On Mon, Jul 4, 2011 at 1:57 PM, Alan McKinnon <alan.mckin...@gmail.com> wrote:
> On Monday 04 July 2011 13:47:28 Mark Knecht did opine thusly:
>> On Mon, Jul 4, 2011 at 1:40 PM, Alan McKinnon
> <alan.mckin...@gmail.com> wrote:
>> > On Monday 04 July 2011 11:20:43 Mark Knecht did opine thusly:
>> >> > The way I've been doing this only required `vesa' or
>> >> > `uvesa' and some special kernel line stuff.  None of the
>> >> > X related stuff is necessary.
>> >> >
>> >> > From covici's post... I think I may need to say uvesa
>> >> > where I've been saying vesa.
>> >> >
>> >> > I'm going to try that some time today.  Its already
>> >> > enabled in
>> >> > my kernel
>> >>
>> >> I'm a little confused by his post also, but I've never run a
>> >> machine without Xorg so maybe it's a technical point. With a
>> >> framebuffer I believe you can get a boot screen like the
>> >> Install CD - a bunch of little Tux's across the top - so
>> >> you're doing graphics at that point but you're not running X?
>> >>
>> >> I was curious about this topic awhile back wondering if you
>> >> could run a Gentoo VM with only a framebuffer and get any
>> >> graphics at all, or is it just that the framebuffer is used
>> >> to give you more control over the console font/height/width
>> >> selection.
>> >>
>> >> (I've never run a framebuffer, if that's not obvious!)
>> >
>> > bootsplash does not run under X (well, on redhat it used to, but
>> > you really don't want to go there) - this should be obvious as
>> > you don't see the X start-up sequence happening at early boot
>> > time.
>> >
>> > There are many things boot splash could use for displaying
>> > images
>> > (fbcon etc etc) or even something of it's own invention. I'm not
>> > familiar enough with it to say how it really does it.
>> >
>> >
>> > --
>> > alan dot mckinnon at gmail dot com
>>
>> so does bootsplash run using framebuffer or is it completely
>> different?
>
> I have no idea actually. I could say it must run in a framebuffer-like
> abstraction but that is obvious and doesn't tell you anything you
> don't already know.
>
> Spock is the dev that knows most about these things, a good first
> research point would be to search his name and find related docs.
>
> Sorry I can't be more help - I have the concepts in my head but not
> the facts
>

I appreciate the info. No worries about that.

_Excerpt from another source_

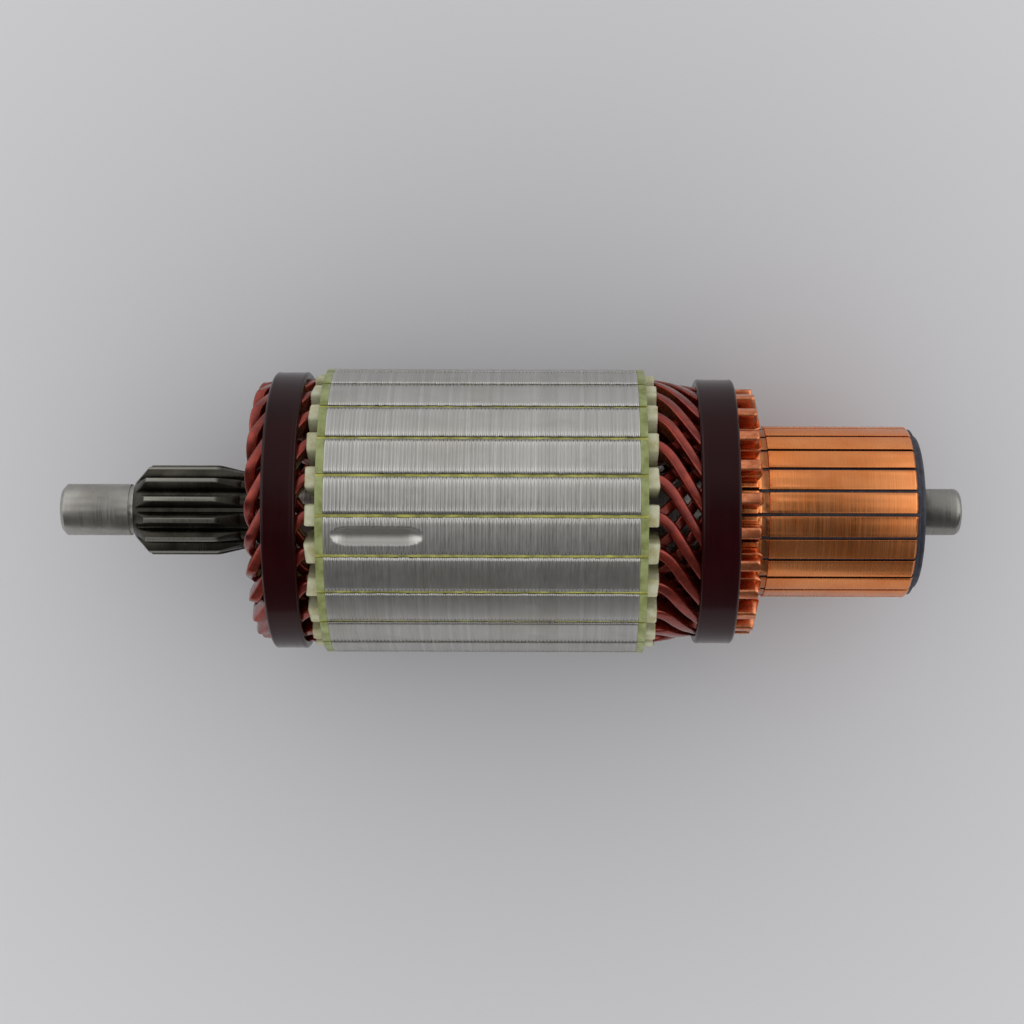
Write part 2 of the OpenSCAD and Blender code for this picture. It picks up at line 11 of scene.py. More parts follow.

I think the other point I'm missing here is whether KMS is actually
implementing anything graphical, like a framebuffer, or whether it's
just moving _choices_ about graphics into the kernel and out of X?

I have an Intel i5-661/Intel MB based machine which is the only one I
use KMS for at this time. On that machine I was instructed to use KMS
by the Intel-Gfx devs to get their driver working at all. A nice side
benefit was that it resulted in better text in the console during
boot. However I don't see anything 'graphics like' on that box just
using KMS so I suspect that while I've enabled technology that allows
the kernel to manage graphics that I haven't told the kernel to
actually do so. I don't know though.

All of my other machines are NVidia based and use the closed source
driver so my understanding on those is that KMS doesn't apply.

I'm curious, however, about my Gentoo VMs. Can KMS run on a VM's
kernel and do anything useful there? This is more for learning and not
about any practical need at this time.